The Unicode Character Set
The Unicode standard defines a character set that contains every character used in spoken languages in the world (see www.unicode.org). Unicode also expands the concept of a character set by defining additional annotation information to specify letter spacing, right-to-left behavior, word and line breaks, and so forth. This allows applications to properly display and manipulate Unicode text. Applications, and the database, also need this additional information for such actions as case conversion and sorting.

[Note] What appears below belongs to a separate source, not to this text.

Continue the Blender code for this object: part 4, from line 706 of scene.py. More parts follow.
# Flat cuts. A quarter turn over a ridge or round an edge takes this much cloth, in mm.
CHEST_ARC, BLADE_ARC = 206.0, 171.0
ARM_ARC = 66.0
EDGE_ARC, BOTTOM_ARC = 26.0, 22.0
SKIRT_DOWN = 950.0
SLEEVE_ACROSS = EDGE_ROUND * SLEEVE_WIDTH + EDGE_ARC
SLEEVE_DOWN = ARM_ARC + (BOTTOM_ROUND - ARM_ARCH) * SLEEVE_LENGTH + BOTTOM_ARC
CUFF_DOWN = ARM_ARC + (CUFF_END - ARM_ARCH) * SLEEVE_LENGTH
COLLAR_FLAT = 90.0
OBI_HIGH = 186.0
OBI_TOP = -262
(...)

PSQL recognizes the Unicode character set, providing support for character data storage and retrieval in whatever languages are required by the application.
Encoding
Encoding is the association of each character in a character set with a numerical value. Initially, computer systems and system programming languages did not distinguish between characters and bytes and encoding was simply the byte value corresponding to a particular character. In order to respond to the need to display more characters than would be possible to encode in a single byte, different encodings have been defined. Encodings for larger character sets may use multiple bytes per character.
Legacy Encodings
For legacy character sets, the encoding is defined in a code page. You can think of the code page as the lookup table for converting from a character to a value (or a value to a character). It is important that applications that use text always use the same code page. A character that is stored in the database using one code page may be displayed as a different character when read using a different encoding.

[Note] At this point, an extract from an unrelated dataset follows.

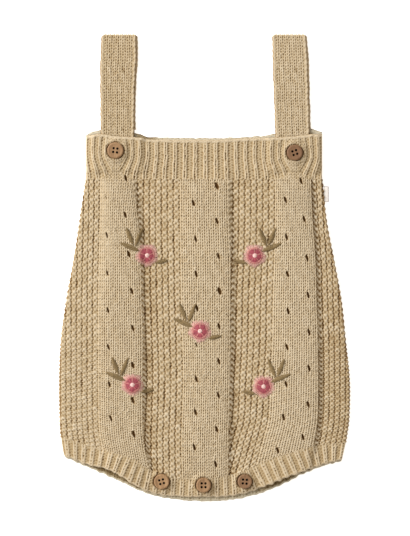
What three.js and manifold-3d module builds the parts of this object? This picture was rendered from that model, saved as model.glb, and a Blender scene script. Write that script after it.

The binary unit of all legacy code pages is an 8-bit byte. Most legacy code pages currently in use are supersets of ASCII (American Standard Code for Information Interchange), a 7-bit code defining a character set consisting of 128 control codes and printable characters. By using the 8th bit an additional 128 codes are possible for a total of 256 character encodings in a single byte value.
Microsoft Windows has two groups of code pages, ANSI and OEM code pages. Although code pages in both of these groups are extended ASCII code pages, neither group distinguishes between characters and bytes.
In ANSI (American National Standards Institute) code pages, the non-ASCII values (values greater than 127) represent international characters that are usually customized for a language or group of languages. ANSI code pages are typically used for byte string applications that use a graphical user interface on Windows systems. ANSI code pages are also sometimes referred to as active code pages (ACP, referred to as the client code page in PSQL). A Windows application always has one currently active ANSI code page. For example, the default active code page for English on Windows is code page 1252.
OEM (original equipment manufacturer) code pages are, as the name implies, code pages developed by a given manufacturer for specific systems. These code pages were originally used for MS-DOS and are still used for console applications. The usual OEM code page for English is code page 437. A typical OEM code page has a character set similar to one of the ANSI code pages, but uses a different character order for values greater than 127.
Unicode Encodings
In the Unicode character set, each character is assigned a unique value called a code point. That code point value is then encoded for storage. The code points are organized into planes. Each plane can contain 65536 code points. The first plane, plane 0, is named the Basic Multilingual Plane (BMP) and contains the majority of the code points currently defined. (Unicode has provision for up to 17 planes. At the time of this writing, only the first six contain code points.) The Unicode standard has several methods of encoding the code points. Two that are commonly used are UTF-8 and UCS-2. UTF-8 encodes character code point values to a byte string using one to four bytes per character. UCS-2 encodes character code point values using 16-bit values, often referred to as wide characters.
PSQL recognizes the Basic Multilingual Plane code points and is compatible with applications that use the Unicode encodings UTF-8 for byte strings and UCS-2 for wide character strings. The binary unit for UTF-8 is 8 bit. The binary unit for UCS-2 is 16-bit, wide character.
Declaring Encodings
The database code page is a PSQL database property that declares the encoding of character data stored in the database. The purpose is to help insure that character data can be interpreted correctly. However, the database code page property is just a declaration. PSQL does not validate the encoding of the data and metadata that an application inserts into a database. The application is responsible for ensuring that character data is stored and retrieved in a particular encoding. Note that the database code page only applies to text encoded with legacy code pages or UTF-8. Wide character text is always encoded using UCS-2. A proper setting is required if the engine will be converting between wide character text and byte-string text. The default value of the database code page is the system code page of the OS where the engine is running.
The PSQL SQL access methods infer a client code page for byte strings exchanged between the application and the access method. (Wide character strings are always encoded with UCS-2.) On Windows, the access method assumes that the application is respecting the ACP (Active Code Page) for byte strings. On Linux and OS X, the access method assumes that the application is respecting the encoding of the locale, which is usually given by the LANG environment variable.
PSQL provides methods to ensure compatible encoding between the database engine and clients. For example, an application can specify that it wants the PSQL SQL client to translate data automatically between the database code page and the client application. This is referred to as automatic translation. Note, however, that automatic translation can translate characters only if they are present in the character sets of both code pages (the code page on the server machine and the code page on the client machine).
For backward compatibility, automatic translation in access methods is disabled by default. The application must configure the access method to enable automatic translation. When possible, the recommended method is to set the database code page and configure the access method to read and use that value.
Collation and Sorting
Collation is the general term for the process and function of determining the sorting order of strings of characters. Collation varies by language, so it is not possible to arrange the encoding in multilanguage code pages so that simple binary string comparison produces the desired collation order for every language. If multilevel sorting is a requirement, separate data tables are required to define the correct sorting order.